Andy’s Mom. These are such sweet words for me to hear. When today’s guest, Mary, wrote me a few weeks ago, and she introduced herself as Andy’s Mom, we had an instant connection. She was not Andrew’s Mom or Drew’s Mom; she was Andy’s Mom, and I immediately had tears in my eyes just reading the words. I recently had a Caleb’s Mom write to me to tell me how listening to another Caleb’s Mom on the podcast affected her. I have had other moms say similar things. I had experienced something close to this when I spoke with Andrew’s Mom a few weeks ago, but this was even more precious. This was Andy’s Mom.
I was not surprised that this story touched me uniquely. As Mary talked about ‘her’ Andy, I found myself thinking about ‘my’ Andy. I compared them. How were they alike? How were they different? As ‘her’ Andy died when he was 35 years old and starting his career as a dentist, I thought more specifically about what ‘my’ Andy may have been like had he reached his adult years. What would he have chosen for a career? Where would he have lived? Would he have found someone to share his life with? Would he be like Mary’s Andy and just be started to find his stride and peak in life?
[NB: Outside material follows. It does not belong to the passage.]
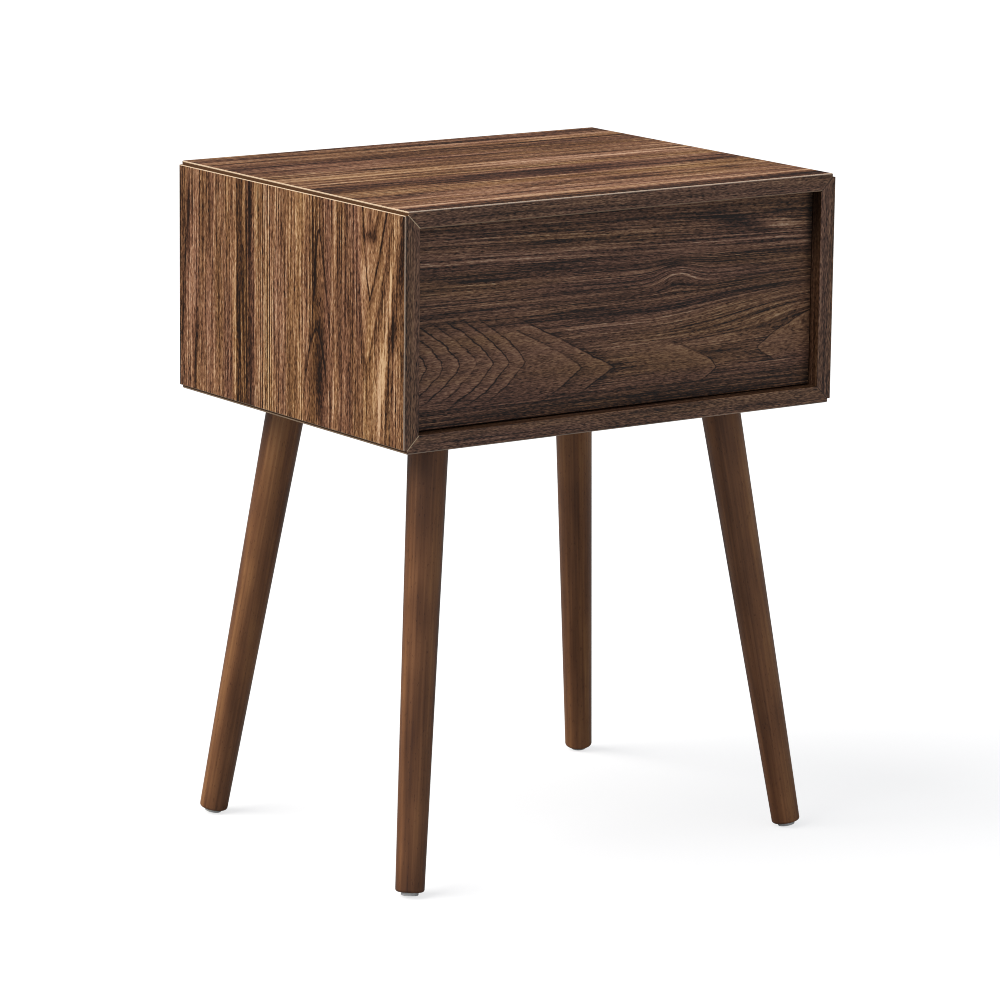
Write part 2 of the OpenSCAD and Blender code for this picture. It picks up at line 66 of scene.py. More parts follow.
class Graph:
    """The node tree of one new material, with a method for each kind of node that is used."""

    def __init__(self, name):
        self.material = bpy.data.materials.new(name)
        self.material.use_nodes = True
        self.tree = self.material.node_tree
        self.tree.nodes.clear()
        self.shader = self.tree.nodes.new("ShaderNodeBsdfPrincipled")
        output = self.tree.nodes.new("ShaderNodeOutputMaterial")
        self.tree.links.new(self.shader.outputs["BSDF"], output.inputs["Surface"])
        place = self.tree.nodes.new("ShaderNodeTexCoord").outputs["Object"]
        self.x, self.y, self.z = self.split(place)

    def feed(self, socket, value):
        if isinstance(value, Value):
            self.tree.links.new(value.socket, socket)
        else:
            socket.default_value = value

    def split(self, vector_socket):
        node = self.tree.nodes.new("ShaderNodeSeparateXYZ")
        self.tree.links.new(vector_socket, node.inputs[0])
        return [Value(self, socket) for socket in node.outputs]

    def math(self, operation, *values):
        node = self.tree.nodes.new("ShaderNodeMath")
        node.operation = operation
        for socket, value in zip(node.inputs, values):
            self.feed(socket, value)
        return Value(self, node.outputs[0])

    def smooth(self, value, start, end):
        """0 before start, 1 past end, and a smooth step between them; end may be below start."""
        node = self.tree.nodes.new("ShaderNodeMapRange")
        node.interpolation_type = "SMOOTHSTEP"
        low, high = min(start, end), max(start, end)
        self.feed(node.inputs["Value"], value)
        node.inputs["From Min"].default_value = low
        node.inputs["From Max"].default_value = high
        node.inputs["To Min"].default_value = 0.0 if end > start else 1.0
        node.inputs["To Max"].default_value = 1.0 if end > start else 0.0
        return Value(self, node.outputs["Result"])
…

As I approach episode 200 next week, I am even more struck by the idea that stories touch us in very special ways. Sharing our stories with each other helps our children live on in the hearts and minds of others. As I write these words, tears are streaming down my face. Hearing other stories, as tragic as they are, binds us together. Now, I have the story of another Andy in my heart, this one an Andy who dies tragically a bit older and in the prime of his life. It doesn’t even stop there, however. I have the stories of Caleb, Garret, Eleni, Luke, and Parker in my heart. I have the stories of Brogan, Taylor, Angelo, Dakota, and Alex. I have all these stories and dozens upon dozens more, those whose stories are on the podcast and those shared with me through email or the support group. Thank you to all of those who are willing to share to help others feel not quite so alone in their grief.